Episodes 1, 2, 3, 8, 11, 14, 16, 17, 19, 27, 28, 36, 37, 38, 40, 41, 43, 44, 48, 49, 57, 58, 63, 72, 75, 76, 82, 98, 99, 104, 110, 117

Then move on to the Mises Institute. Some of these are full-blown lectures by professors, economists, and the like. Mises doesn't index its podcasts in episodes so they can be a bit cumbersome to find. Well, at least I haven't been able to come up with an easy method. I'm a long-time podcast subscriber so I have them all rated. Here are the ones I would listen to first:

What Must Be Done
A Plea for the Real Union
Philosophical Foundation of Keynesians
Keynesians and Neo-Keynesians
Modern Myths of Keynesian Economics
The Origin and Nature of Money
The Origin and Nature of Banking
The Future of the Dollar
The Rise of Social Democracy
Democracy: The God that Failed
Free Markets: An Interview with Walter Block
The Truly Unintended Effects of the Fed
John C. Calhoun on Free Trade
Cycles, Business and Otherwise, in the Austrian World View
Meltdown: An Interview with Tom Woods
Why the Meltdown Should Have Surprised No One
Endangered Specie: Monetary Debasement in the U.S.
I, Pencil
80 Years Later: Parallels Between 1929 and 2009
A Recipe for the Next Great Depression
Why You've Never Heard of the Great Depression of 1920
Free Markets: An Interview with Joseph T. Salerno
'Which is to Be Master?' - The Indefensibility of Political Represenation
Not Yours to Give

If you want some supplemental reading, I would highly recommend the following as a great place to start. They aren't too long and are written for the average person and aren't full of economics jargon.

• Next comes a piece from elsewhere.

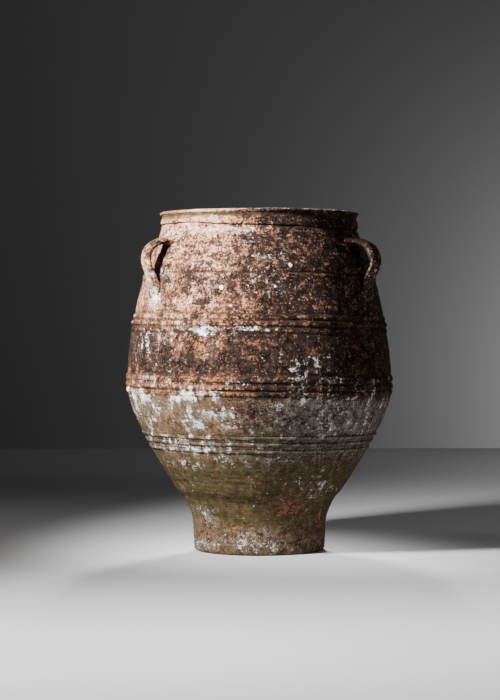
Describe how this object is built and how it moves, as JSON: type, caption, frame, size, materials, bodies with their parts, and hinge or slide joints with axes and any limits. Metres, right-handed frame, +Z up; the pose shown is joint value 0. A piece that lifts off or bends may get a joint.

Economics in One Lesson - $12.00
by Henry Hazlitt

What Has Government Done to Our Money? - Free
by Professor Murray N. Rothbard

Meltdown - $21.00
by Dr. Thomas E. Woods

Economic Calculation in the Socialist Commonwealth
by Professor Ludwig von Mises

The Anatomy of the State - Free
by Professor Murray N. Rothbard

This is absolutely the equivalent to at least a full year's worth of college level study in Economics and Political Science, for about $35.

I will offer some advice. First, it is almost certain that you are going to hear and read things in the above that are in absolute disagreement with everything you have been taught your entire life and that are constantly ridiculed by the talking heads in the media. Some of it will likely make you uncomfortable and you will be tempted to dismiss it. Don't. I first came across most of this about ten years ago, read a bit, and tossed it aside. Clinton's second term was coming to an end, Bush and the Conservatives were going to be in control and do it right. Man, was I wrong. I wasted the better part of ten years chasing a fantasy. You may never come to agree with or accept everything you hear and read but it will make you see the world differently going forward.

Second, as tempting as it may be to jump into some of the other books, go through the above first. It might seem strange that I'm recommending so much at an institute named after Professor Mises but only one of his books. Most of his work was written for professional economists and professors not the average reader. You might also notice that I haven't recommended anything by Professor F. A. Hayek, a student of Prof. Mises and Nobel Laureate. It is for the same reason.

Finally, and this is related to my second recommendation above, you will see and hear frequent references to Human Action, Prof. Mises magnum opus. It is a monster of a book at close to 900 pages and it is an intellectual Everest. I am a fairly intelligent, moderately well-read, college educated professional that spent two years studying economics, passed the CPA exam and received my Certified Financial Planner designation - and that book has been sitting on my shelf along with a 380 page chapter-by-chapter study guide, untouched, for six months, and, I am dying to read it. But, I know that I'm not ready. I am spending the entire spring and summer reading four other treatises, three by Nobel winners and the other Prof. Mises first masterpiece written 37 years earlier, in preparation for tackling Human Action late this fall and into the winter.

I know I'm hammering on this but I am all too familiar with being tempted to skip the "fluff" and jump directly into the heart of the matter.